I had to call 911 once as a teen! My folks left really early in the morning, my dad left last. I had to walk him to the door and put the deadbolt and the chain lock on once I closed the door, that was the rule. Before I left for school, I had to make sure all the lights were out and set the furnace for 68. This particular morning about twenty minutes after dad left, someone pounded on the door! We lived in a three floor townhouse, I was up in my room, I started down the stairs but the pounding changed to someone trying the knob and pushing on the door. I was frozen in fear, I think I was 14 or 15. I ran back to my room and called the police, when I think back I don’t remember if it was 911 or an actual number, I can’t remember if it was a cordless phone, I know I had a phone in my room. I remember scream whispering to the police and hiding in my closet. The person was trying to break the door open, and a dispatcher stayed on the phone with me explaining how someone was on the way and they would stay on the phone until they arrived. The noise stopped for 10 minutes or so, but I was too terrified to be calm. The pounding started again and it took the dispatcher another 10 minutes to reassure me it was their officer at the door. She did stay on the phone until I went to the door and gave the phone to the police.

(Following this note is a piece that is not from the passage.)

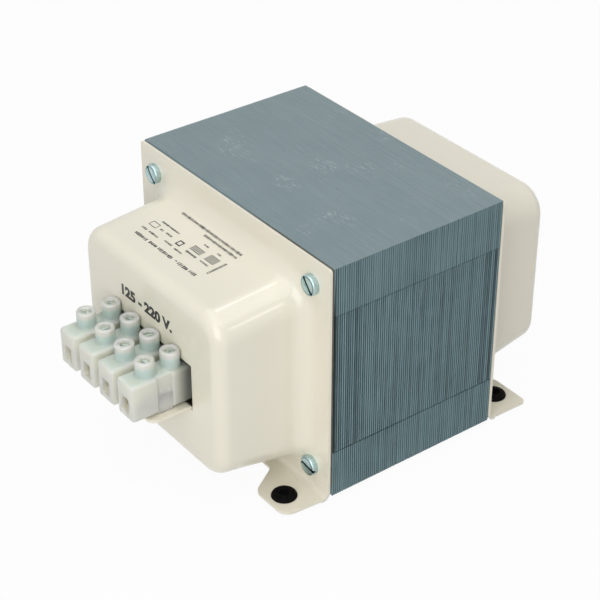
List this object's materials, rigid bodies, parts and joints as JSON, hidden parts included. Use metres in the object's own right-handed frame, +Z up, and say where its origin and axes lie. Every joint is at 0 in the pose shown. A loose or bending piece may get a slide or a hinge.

I lock doors and deadbolts here in my little town too, everything is locked. Some of my friends think that is odd, City folk, yup we are odd! We used to live in a little three floor apartment building until I was eight. At night, we had a chain lock, but we weren’t allowed to have a deadbolt. Instead my parents put butter knives in front of the door and into the space between the wall and the trim. I also know that if you go to sleep with that in place and someone comes in, butter knives only bend so far and when the door finally open they fling towards the person coming in! Pretty good security system! Dad and mom came to the city right from the farm, dad worked the farm until he set off to get a job in the big city. Farm boys got muscles and callouses, those country boys fight, especially with eight siblings. We woke up to screams in the middle of the night, outside a woman was being drug up the road by a man. My mom called the cops, but my dad ran out to help. The man produced a knife as my father ran up. My father’s hands, were baseball mitts, no joke! Like a newborn at five pounds could fit in one! Dad just grabbed the knife, by the blade and then held the man until the police came.
Dad wasn’t 6’5 or a MMA fighter, besides working on a vehicle, I don’t have many angry dad stories, well maybe, but that’s another story. After that event when I was a teen, he sat at the end of the road for an hour every morning for a month. Probably good, the person didn’t try again. He started teaching me to box when I was three, I have a scar in the center of my forehead from a speaker I smoked my head off of after punching at him and he stepped out of the way. I can through a punch, turns out I’m a southpaw. Boxing and fighting are very different things. It doesn’t matter where you grow up, it is always good to have some skills to protect yourself or someone else if you have to. I do believe something else surfaces when you are protecting someone, something that you don’t need training for. Love for others, love for life, love of freedom. Survival, things kick in, everything you need is in you!